In the study conducted between 1992 and 1995, 52 per cent of homemakers considered themselves ‘very happy’. Also, 41 per cent of all the working wives surveyed said they were ‘happy’, compared to 38 per cent of working wives with feminist ideals. So are housewives not as desperate as their liberated soul sisters think of them to be? Feminism has, in its various shades and attire, demanded that women unshackle themselves from ‘womanly duties’ so that they can be equal in the eyes of men. In an attempt to be treated as equal, feminists have eschewed the role of, say, the homemaker, instead refashioning themselves according to the image of men. In exchange of ‘liberation’, however, the 15 per cent in the study who agree most with feminist ideals have a harder time being happy than their peers. This happiness seems to have less to do with division of labour than with the level of commitment and ‘emotional work’ men contribute.

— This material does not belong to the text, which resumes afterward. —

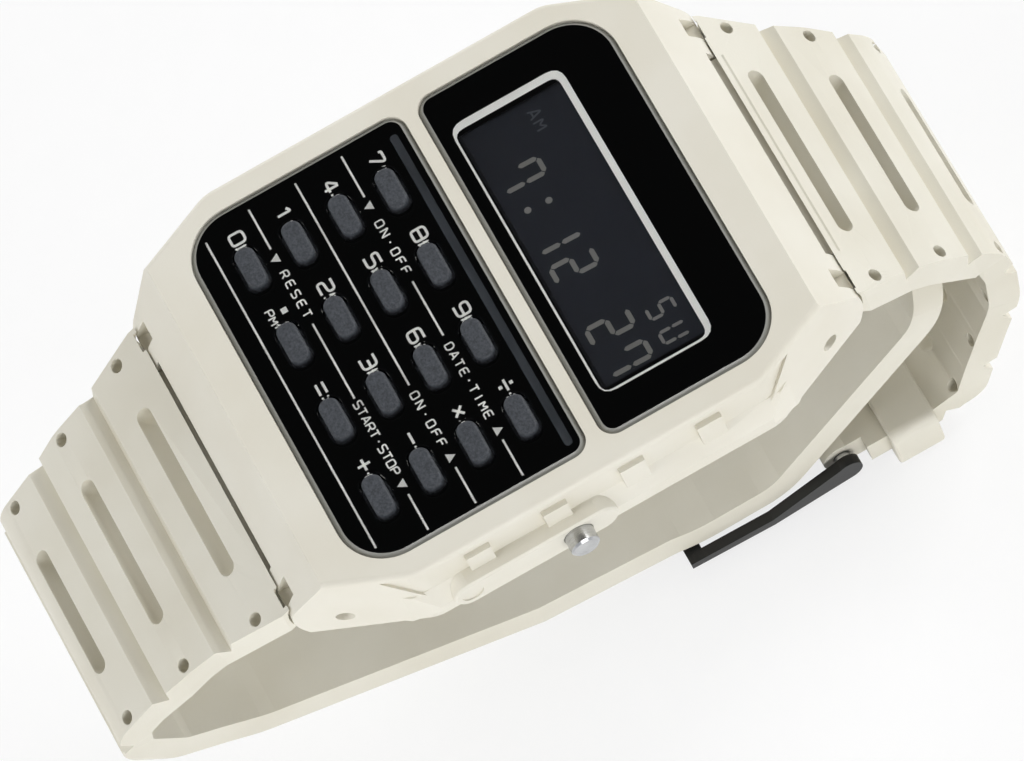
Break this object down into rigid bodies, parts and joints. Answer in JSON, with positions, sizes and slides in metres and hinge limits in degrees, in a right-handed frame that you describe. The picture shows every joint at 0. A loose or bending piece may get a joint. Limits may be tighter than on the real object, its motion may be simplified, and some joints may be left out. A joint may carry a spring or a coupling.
{
  "type": "calculator watch",
  "caption": "Digital wristwatch with calculator keys in a resin case, side push buttons, a slotted resin strap closed into a ring, and a pin buckle with a keeper.",
  "frame": {"origin": "centre of the case back's outer face", "axes": "+X towards 3 o'clock, +Y towards 12 o'clock, +Z out through the lenses"},
  "size_m": [0.0355, 0.0688, 0.0377],
  "materials": {
    "case_resin": "satin",
    "strap_resin": "satin",
    "lens_clear": "gloss",
    "film_black": "gloss",
    "tape_white": "matte",
    "key_grey": "matte",
    "rubber_dark": "matte",
    "frame_plastic": "matte",
    "lcd_navy": "gloss",
    "polariser_film": "satin",
    "board_green": "satin",
    "chip_epoxy": "satin",
    "steel": "brushed",
    "battery_can": "satin",
    "piezo_brass": "satin",
    "insulator_clear": "satin",
    "buckle_black": "satin",
    "pin_steel": "brushed"
  },
  "bodies": {
    "case_head": {"case": "case_resin", "display_lens": "lens_clear", "keypad_lens": "lens_clear", "display_mask": "film_black", "keypad_mask": "film_black", "display_tape": "tape_white", "keypad_tape": "tape_white", "key_sheet": "rubber_dark", "upper_frame": "frame_plastic", "lcd_cell": "lcd_navy", "lcd_polariser": "polariser_film", "lcd_connector_low": "rubber_dark", "lcd_connector_high": "rubber_dark", "circuit_board": "board_green", "chip_blob": "chip_epoxy", "quartz_crystal": "steel", "lower_frame": "frame_plastic", "battery": "battery_can", "battery_clip": "steel", "battery_contact": "steel", "piezo_disc": "piezo_brass", "insulator_sheet": "insulator_clear", "case_gasket": "rubber_dark", "case_back": "steel", "back_screw_1": "steel", "back_screw_2": "steel", "back_screw_3": "steel", "back_screw_4": "steel", "mode_button_spring": "steel", "adjust_button_spring": "steel", "spring_bar_6": "steel", "spring_bar_12": "steel"},
    "key_0": {"key_0": "key_grey"},
    "key_1": {"key_1": "key_grey"},
    "key_2": {"key_2": "key_grey"},
    "key_3": {"key_3": "key_grey"},
    "key_4": {"key_4": "key_grey"},
    "key_5": {"key_5": "key_grey"},
    "key_6": {"key_6": "key_grey"},
    "key_7": {"key_7": "key_grey"},
    "key_8": {"key_8": "key_grey"},
    "key_9": {"key_9": "key_grey"},
    "key_divide": {"key_divide": "key_grey"},
    "key_equals": {"key_equals": "key_grey"},
    "key_minus": {"key_minus": "key_grey"},
    "key_plus": {"key_plus": "key_grey"},
    "key_point": {"key_point": "key_grey"},
    "key_times": {"key_times": "key_grey"},
    "mode_button": {"mode_button": "steel", "mode_button_seal": "rubber_dark", "mode_button_clip": "steel"},
    "adjust_button": {"adjust_button": "steel", "adjust_button_seal": "rubber_dark", "adjust_button_clip": "steel"},
    "strap_long": {"strap_long": "strap_resin"},
    "strap_short": {"strap_short": "strap_resin"},
    "buckle": {"buckle_frame": "buckle_black", "buckle_pin": "pin_steel"},
    "tongue": {"buckle_tongue": "buckle_black"},
    "keeper": {"keeper": "strap_resin"}
  },
  "joints": [
    {"name": "key_0_press", "type": "slide", "parent": "case_head", "child": "key_0", "axis": [0, 0, -1], "range_m": [0, 0.0004], "stiffness_N_per_m": 800, "springref_m": -0.0003},
    {"name": "key_1_press", "type": "slide", "parent": "case_head", "child": "key_1", "axis": [0, 0, -1], "range_m": [0, 0.0004], "stiffness_N_per_m": 800, "springref_m": -0.0003},
    {"name": "key_2_press", "type": "slide", "parent": "case_head", "child": "key_2", "axis": [0, 0, -1], "range_m": [0, 0.0004], "stiffness_N_per_m": 800, "springref_m": -0.0003},
    {"name": "key_3_press", "type": "slide", "parent": "case_head", "child": "key_3", "axis": [0, 0, -1], "range_m": [0, 0.0004], "stiffness_N_per_m": 800, "springref_m": -0.0003},
    {"name": "key_4_press", "type": "slide", "parent": "case_head", "child": "key_4", "axis": [0, 0, -1], "range_m": [0, 0.0004], "stiffness_N_per_m": 800, "springref_m": -0.0003},
    {"name": "key_5_press", "type": "slide", "parent": "case_head", "child": "key_5", "axis": [0, 0, -1], "range_m": [0, 0.0004], "stiffness_N_per_m": 800, "springref_m": -0.0003},
    {"name": "key_6_press", "type": "slide", "parent": "case_head", "child": "key_6", "axis": [0, 0, -1], "range_m": [0, 0.0004], "stiffness_N_per_m": 800, "springref_m": -0.0003},
    {"name": "key_7_press", "type": "slide", "parent": "case_head", "child": "key_7", "axis": [0, 0, -1], "range_m": [0, 0.0004], "stiffness_N_per_m": 800, "springref_m": -0.0003},
    {"name": "key_8_press", "type": "slide", "parent": "case_head", "child": "key_8", "axis": [0, 0, -1], "range_m": [0, 0.0004], "stiffness_N_per_m": 800, "springref_m": -0.0003},
    {"name": "key_9_press", "type": "slide", "parent": "case_head", "child": "key_9", "axis": [0, 0, -1], "range_m": [0, 0.0004], "stiffness_N_per_m": 800, "springref_m": -0.0003},
    {"name": "key_divide_press", "type": "slide", "parent": "case_head", "child": "key_divide", "axis": [0, 0, -1], "range_m": [0, 0.0004], "stiffness_N_per_m": 800, "springref_m": -0.0003},
    {"name": "key_equals_press", "type": "slide", "parent": "case_head", "child": "key_equals", "axis": [0, 0, -1], "range_m": [0, 0.0004], "stiffness_N_per_m": 800, "springref_m": -0.0003},
    {"name": "key_minus_press", "type": "slide", "parent": "case_head", "child": "key_minus", "axis": [0, 0, -1], "range_m": [0, 0.0004], "stiffness_N_per_m": 800, "springref_m": -0.0003},
    {"name": "key_plus_press", "type": "slide", "parent": "case_head", "child": "key_plus", "axis": [0, 0, -1], "range_m": [0, 0.0004], "stiffness_N_per_m": 800, "springref_m": -0.0003},
    {"name": "key_point_press", "type": "slide", "parent": "case_head", "child": "key_point", "axis": [0, 0, -1], "range_m": [0, 0.0004], "stiffness_N_per_m": 800, "springref_m": -0.0003},
    {"name": "key_times_press", "type": "slide", "parent": "case_head", "child": "key_times", "axis": [0, 0, -1], "range_m": [0, 0.0004], "stiffness_N_per_m": 800, "springref_m": -0.0003},
    {"name": "mode_button_press", "type": "slide", "parent": "case_head", "child": "mode_button", "axis": [-1, 0, 0], "range_m": [0, 0.0006], "stiffness_N_per_m": 1000, "springref_m": -0.0005, "deforming": ["mode_button_spring"]},
    {"name": "adjust_button_press", "type": "slide", "parent": "case_head", "child": "adjust_button", "axis": [1, 0, 0], "range_m": [0, 0.0006], "stiffness_N_per_m": 1000, "springref_m": -0.0005, "deforming": ["adjust_button_spring"]},
    {"name": "strap_long_hinge", "type": "hinge", "parent": "case_head", "child": "strap_long", "pos_m": [0, -0.0184, 0.0026], "axis": [1, 0, 0], "range_deg": [0, 1.5]},
    {"name": "strap_short_hinge", "type": "hinge", "parent": "case_head", "child": "strap_short", "pos_m": [0, 0.0184, 0.0026], "axis": [1, 0, 0], "range_deg": [0, 18]},
    {"name": "buckle_hinge", "type": "hinge", "parent": "strap_short", "child": "buckle", "pos_m": [0, 0.0166, -0.0272], "axis": [1, 0, 0], "range_deg": [0, 40]},
    {"name": "tongue_hinge", "type": "hinge", "parent": "buckle", "child": "tongue", "pos_m": [0, 0.0166, -0.0272], "axis": [1, 0, 0], "range_deg": [0, 45]},
    {"name": "keeper_slide", "type": "slide", "parent": "strap_short", "child": "keeper", "axis": [0, 1, 0], "range_m": [-0.0012, 0]}
  ]
}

Political correctness will find such a ‘revelation’ disturbing, and if misunderstood or misused, it could create a backlash the same way Nazi eugenics put people off genetic research. There well may be complex ‘political’ reasons why feminists are ‘unhappier’: they do expect more out of the world that’s still ostensibly run by men. But it could also mean that instead of pitying them, our women’s libbers should realise that homemakers and non-feminist working women too have made a choice and come a long way, baby.